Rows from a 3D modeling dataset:
= = = =

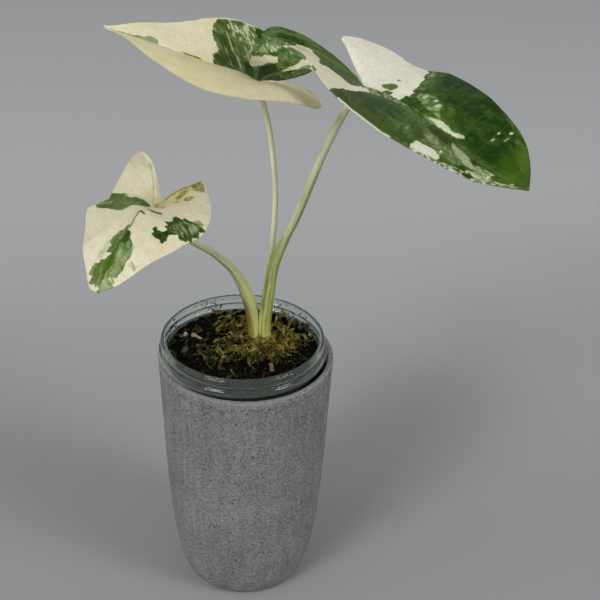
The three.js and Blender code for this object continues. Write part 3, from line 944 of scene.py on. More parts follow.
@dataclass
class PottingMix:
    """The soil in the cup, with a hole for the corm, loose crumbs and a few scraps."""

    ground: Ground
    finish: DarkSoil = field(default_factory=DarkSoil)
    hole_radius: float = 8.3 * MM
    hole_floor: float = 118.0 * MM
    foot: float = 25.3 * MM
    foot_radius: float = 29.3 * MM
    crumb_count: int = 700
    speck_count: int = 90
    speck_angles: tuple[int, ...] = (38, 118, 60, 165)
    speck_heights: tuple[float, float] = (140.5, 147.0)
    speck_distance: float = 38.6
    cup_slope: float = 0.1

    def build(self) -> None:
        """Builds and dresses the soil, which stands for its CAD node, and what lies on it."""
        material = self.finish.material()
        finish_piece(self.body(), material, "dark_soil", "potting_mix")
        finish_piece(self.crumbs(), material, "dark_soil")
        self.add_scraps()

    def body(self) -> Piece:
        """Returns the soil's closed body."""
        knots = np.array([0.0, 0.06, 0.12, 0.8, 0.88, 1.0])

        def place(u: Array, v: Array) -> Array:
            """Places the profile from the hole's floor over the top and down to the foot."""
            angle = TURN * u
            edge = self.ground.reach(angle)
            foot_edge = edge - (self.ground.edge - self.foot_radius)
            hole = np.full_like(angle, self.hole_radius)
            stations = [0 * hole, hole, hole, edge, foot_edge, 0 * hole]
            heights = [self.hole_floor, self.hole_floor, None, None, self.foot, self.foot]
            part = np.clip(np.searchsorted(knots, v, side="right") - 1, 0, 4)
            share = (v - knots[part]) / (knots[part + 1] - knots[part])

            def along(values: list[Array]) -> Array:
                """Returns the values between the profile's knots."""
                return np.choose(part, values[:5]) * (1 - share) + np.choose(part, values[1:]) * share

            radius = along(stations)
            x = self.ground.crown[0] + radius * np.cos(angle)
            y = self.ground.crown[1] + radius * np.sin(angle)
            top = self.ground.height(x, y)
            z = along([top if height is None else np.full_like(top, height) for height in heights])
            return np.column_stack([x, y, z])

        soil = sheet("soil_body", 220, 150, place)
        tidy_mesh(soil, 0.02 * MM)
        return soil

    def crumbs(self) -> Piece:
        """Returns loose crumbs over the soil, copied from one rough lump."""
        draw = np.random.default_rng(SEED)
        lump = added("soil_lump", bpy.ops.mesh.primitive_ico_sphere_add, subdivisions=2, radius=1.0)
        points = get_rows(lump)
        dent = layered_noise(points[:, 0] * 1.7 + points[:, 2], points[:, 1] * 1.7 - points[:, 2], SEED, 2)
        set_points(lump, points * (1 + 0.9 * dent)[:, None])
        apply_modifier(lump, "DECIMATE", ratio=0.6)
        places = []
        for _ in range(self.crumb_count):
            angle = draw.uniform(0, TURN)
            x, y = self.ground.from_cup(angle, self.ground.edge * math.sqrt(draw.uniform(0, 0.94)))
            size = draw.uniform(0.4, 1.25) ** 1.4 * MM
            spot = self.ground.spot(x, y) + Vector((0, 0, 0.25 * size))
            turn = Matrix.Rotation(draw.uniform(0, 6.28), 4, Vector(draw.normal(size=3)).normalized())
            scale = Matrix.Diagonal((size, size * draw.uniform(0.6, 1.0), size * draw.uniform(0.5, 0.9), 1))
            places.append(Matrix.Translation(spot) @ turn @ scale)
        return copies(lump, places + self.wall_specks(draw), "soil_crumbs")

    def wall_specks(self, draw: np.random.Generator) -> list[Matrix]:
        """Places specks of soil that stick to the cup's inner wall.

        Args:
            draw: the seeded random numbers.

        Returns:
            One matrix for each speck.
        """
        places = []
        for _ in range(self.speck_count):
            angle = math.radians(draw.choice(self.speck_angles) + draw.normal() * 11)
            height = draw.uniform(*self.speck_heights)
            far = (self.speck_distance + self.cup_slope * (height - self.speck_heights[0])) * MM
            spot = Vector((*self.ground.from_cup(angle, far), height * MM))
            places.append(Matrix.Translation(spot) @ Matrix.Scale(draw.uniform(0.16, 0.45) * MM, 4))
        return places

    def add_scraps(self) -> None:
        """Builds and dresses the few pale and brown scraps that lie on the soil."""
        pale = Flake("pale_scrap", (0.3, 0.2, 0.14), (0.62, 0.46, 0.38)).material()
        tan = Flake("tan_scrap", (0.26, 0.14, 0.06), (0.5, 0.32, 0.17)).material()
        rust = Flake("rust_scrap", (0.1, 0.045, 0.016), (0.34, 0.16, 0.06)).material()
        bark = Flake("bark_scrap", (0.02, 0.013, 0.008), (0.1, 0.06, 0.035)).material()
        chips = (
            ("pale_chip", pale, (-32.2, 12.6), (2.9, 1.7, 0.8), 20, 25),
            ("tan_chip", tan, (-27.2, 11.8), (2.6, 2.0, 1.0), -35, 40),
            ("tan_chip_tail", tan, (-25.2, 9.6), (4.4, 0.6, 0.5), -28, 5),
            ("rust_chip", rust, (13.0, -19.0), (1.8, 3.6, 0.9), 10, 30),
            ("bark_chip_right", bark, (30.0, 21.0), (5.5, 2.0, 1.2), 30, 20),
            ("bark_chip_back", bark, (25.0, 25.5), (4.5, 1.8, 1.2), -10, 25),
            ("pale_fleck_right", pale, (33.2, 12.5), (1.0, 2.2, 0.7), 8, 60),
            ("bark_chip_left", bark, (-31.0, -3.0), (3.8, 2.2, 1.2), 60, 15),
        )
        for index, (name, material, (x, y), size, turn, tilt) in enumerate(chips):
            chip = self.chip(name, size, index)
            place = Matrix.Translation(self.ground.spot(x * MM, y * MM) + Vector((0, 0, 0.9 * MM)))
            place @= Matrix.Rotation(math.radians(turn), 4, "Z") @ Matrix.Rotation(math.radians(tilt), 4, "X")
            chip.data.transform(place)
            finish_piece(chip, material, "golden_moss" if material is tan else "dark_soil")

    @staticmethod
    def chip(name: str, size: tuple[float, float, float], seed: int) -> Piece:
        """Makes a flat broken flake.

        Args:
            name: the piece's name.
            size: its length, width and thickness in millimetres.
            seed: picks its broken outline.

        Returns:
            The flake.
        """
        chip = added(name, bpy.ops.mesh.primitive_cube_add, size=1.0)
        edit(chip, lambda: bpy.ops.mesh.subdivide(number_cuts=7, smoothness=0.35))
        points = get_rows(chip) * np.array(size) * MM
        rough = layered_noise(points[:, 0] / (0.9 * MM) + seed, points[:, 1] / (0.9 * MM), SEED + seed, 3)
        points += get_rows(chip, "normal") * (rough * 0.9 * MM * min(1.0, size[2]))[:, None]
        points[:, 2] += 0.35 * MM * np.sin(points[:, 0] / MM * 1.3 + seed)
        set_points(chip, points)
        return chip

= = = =

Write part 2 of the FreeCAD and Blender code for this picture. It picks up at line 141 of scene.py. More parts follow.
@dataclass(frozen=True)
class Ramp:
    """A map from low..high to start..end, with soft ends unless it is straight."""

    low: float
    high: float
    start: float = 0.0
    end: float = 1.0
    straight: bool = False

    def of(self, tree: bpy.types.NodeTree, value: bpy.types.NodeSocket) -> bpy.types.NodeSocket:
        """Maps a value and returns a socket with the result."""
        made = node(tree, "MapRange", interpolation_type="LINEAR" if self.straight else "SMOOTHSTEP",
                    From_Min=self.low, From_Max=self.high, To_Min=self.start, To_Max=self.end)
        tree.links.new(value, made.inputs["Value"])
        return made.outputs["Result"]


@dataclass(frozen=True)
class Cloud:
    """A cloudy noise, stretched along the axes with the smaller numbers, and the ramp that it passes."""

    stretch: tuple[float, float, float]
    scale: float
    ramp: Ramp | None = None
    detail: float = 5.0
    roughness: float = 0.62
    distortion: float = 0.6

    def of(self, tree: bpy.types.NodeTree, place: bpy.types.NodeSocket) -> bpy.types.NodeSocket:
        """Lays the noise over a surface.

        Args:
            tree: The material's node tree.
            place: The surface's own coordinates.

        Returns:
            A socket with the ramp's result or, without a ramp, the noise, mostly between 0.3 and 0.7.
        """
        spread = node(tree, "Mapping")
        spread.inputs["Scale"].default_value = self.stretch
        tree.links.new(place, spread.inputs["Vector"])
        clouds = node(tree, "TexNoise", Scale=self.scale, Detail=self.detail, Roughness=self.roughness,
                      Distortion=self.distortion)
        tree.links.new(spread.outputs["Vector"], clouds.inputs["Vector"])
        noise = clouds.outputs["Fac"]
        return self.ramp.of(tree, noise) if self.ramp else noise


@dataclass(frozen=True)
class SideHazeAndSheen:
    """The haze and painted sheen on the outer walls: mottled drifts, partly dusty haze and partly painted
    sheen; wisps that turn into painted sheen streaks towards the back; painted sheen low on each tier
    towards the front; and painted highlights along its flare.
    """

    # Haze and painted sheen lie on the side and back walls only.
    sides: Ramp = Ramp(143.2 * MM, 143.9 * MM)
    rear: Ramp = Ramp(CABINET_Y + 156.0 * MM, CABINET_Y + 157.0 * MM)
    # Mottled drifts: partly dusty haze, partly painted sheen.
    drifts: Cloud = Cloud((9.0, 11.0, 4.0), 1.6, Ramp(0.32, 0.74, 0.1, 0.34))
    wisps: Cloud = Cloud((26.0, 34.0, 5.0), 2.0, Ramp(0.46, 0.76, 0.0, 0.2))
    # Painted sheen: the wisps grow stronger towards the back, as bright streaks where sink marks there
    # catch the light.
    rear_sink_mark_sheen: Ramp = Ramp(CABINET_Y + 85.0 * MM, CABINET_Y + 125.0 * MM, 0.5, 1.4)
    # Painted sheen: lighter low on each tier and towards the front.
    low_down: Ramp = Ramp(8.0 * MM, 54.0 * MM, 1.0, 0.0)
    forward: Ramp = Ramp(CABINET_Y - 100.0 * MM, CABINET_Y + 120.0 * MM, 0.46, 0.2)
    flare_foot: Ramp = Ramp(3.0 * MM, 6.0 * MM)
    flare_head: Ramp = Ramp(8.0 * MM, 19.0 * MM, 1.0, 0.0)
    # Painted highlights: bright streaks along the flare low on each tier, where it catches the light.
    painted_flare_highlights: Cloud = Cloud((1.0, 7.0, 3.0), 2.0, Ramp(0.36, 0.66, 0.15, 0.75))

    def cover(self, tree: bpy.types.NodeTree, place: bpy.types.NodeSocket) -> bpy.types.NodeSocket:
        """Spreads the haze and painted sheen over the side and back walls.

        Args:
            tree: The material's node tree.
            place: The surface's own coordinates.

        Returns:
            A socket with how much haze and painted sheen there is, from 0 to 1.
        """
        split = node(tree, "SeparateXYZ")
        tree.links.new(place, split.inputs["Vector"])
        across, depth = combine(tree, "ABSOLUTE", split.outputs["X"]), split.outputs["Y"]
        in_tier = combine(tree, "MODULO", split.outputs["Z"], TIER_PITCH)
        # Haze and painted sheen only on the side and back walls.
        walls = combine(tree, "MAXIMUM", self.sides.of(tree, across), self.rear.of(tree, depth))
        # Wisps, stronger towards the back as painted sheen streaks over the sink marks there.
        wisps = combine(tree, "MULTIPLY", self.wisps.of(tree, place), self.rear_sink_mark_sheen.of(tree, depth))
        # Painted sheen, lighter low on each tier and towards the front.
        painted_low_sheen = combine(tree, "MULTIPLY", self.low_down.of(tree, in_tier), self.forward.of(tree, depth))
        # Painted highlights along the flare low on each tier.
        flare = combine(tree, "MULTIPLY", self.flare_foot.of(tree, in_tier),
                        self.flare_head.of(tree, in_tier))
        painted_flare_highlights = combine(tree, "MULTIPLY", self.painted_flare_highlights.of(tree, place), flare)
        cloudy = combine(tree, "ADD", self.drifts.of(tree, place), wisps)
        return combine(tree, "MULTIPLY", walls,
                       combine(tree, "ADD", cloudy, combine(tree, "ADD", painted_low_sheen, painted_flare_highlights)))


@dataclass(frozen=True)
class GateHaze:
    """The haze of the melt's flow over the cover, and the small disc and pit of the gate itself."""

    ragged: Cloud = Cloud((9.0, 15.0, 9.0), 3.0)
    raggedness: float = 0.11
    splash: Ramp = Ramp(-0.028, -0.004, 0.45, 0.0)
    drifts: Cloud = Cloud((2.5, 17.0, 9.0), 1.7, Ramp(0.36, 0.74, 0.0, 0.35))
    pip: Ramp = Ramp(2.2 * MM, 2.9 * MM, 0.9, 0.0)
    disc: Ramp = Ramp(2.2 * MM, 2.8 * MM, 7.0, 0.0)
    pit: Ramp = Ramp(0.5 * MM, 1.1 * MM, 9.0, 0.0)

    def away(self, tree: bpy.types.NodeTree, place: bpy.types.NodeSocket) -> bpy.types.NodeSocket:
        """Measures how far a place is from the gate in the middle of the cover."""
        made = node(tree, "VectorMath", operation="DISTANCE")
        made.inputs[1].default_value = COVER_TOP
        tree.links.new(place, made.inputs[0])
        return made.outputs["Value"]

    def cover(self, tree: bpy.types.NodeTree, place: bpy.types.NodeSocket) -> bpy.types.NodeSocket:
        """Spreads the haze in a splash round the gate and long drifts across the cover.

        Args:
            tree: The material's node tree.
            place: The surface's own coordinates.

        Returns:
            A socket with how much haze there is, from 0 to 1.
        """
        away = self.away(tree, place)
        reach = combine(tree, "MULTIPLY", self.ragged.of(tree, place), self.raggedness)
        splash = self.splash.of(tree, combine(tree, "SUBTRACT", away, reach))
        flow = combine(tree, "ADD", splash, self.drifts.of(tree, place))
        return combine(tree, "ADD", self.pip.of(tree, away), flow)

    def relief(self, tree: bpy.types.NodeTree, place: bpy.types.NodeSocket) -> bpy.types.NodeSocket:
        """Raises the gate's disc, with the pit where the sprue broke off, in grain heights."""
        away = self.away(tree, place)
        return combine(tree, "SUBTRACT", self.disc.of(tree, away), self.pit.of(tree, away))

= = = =

* [Stated goal] In the data above, find the line that contains "The three.js and" and the line that contains "soil in the". Repeat exactly those lines and every line between them, and only those.

* [The result]
The three.js and Blender code for this object continues. Write part 3, from line 944 of scene.py on. More parts follow.
@dataclass
class PottingMix:
    """The soil in the cup, with a hole for the corm, loose crumbs and a few scraps."""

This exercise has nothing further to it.